The Role of Education and Knowledge Workers in the Economic Development Process
Text is published in periodical "Survey" 1-2, 2007
Keywords:
economic development, education, human capital, knowledge workers, enterpreneurshipAbstract
Since the time of Adam Smith and David Ricardo, economists have been interested in the issues of economic development and the causes generating them. The first models of economic development and growth were formalised in the mid 20th century. These early models, known as the “neoclassical approach” to economic development, had a number of shortcomings. A series of much more sophisticated models, which were based on new theories of economic development, appeared in the early 1980s. These models were significantly different from the earlier models and were directed at highlighting the importance of human capital and entrepreneurship as important determinants of economic development.

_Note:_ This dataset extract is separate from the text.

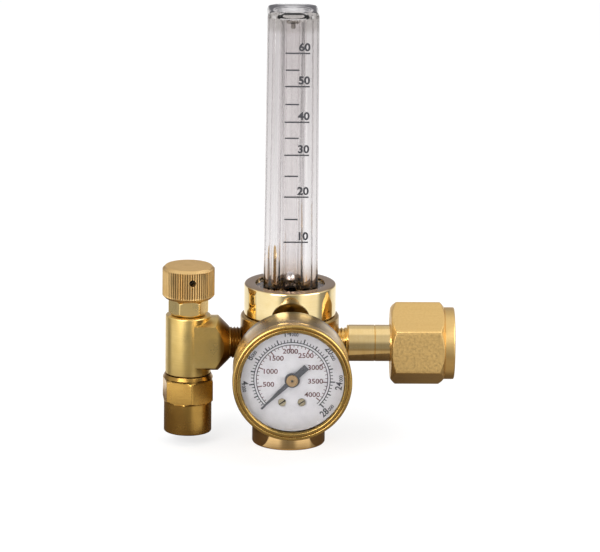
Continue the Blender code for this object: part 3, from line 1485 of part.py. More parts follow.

The new theories also highlighted the fact that government policies need to play an important role in determining long-term development and economic growth of a country and provided a useful model for understanding the influences of education on economic development through designing an adequate education policy. These more recent models of economic development underline that education contributes to economic development by increasing the productivity of workers and generating the development of knowledge, ideas and technological innovations. Education is the key entry point to the process of research sector development, which produces new knowledge and ideas. Education has an indirect effect on economic development and research has shown that a higher level of human capital, i.e. a larger number of knowledge workers, is connected to a significantly higher level of investments, a higher level of technological transfer and longer life expectancy. In one of his most creative moments of farsighted lucidity a great theorist of management Peter Drucker , who died last November, wrote: “To make knowledge-work productive will be the great management task of this century, just as to make manual work productive was the great management task of the last century”. Knowledge workers and entrepreneurs are the heart of a modern economy. Economic growth is not generated on the shoulders of bureaucracy. Economic development is led by persons who possess courage and knowledge for producing and presenting new ideas, products and services, which not only satisfy needs, but also generate the increase of production, revenues and employment.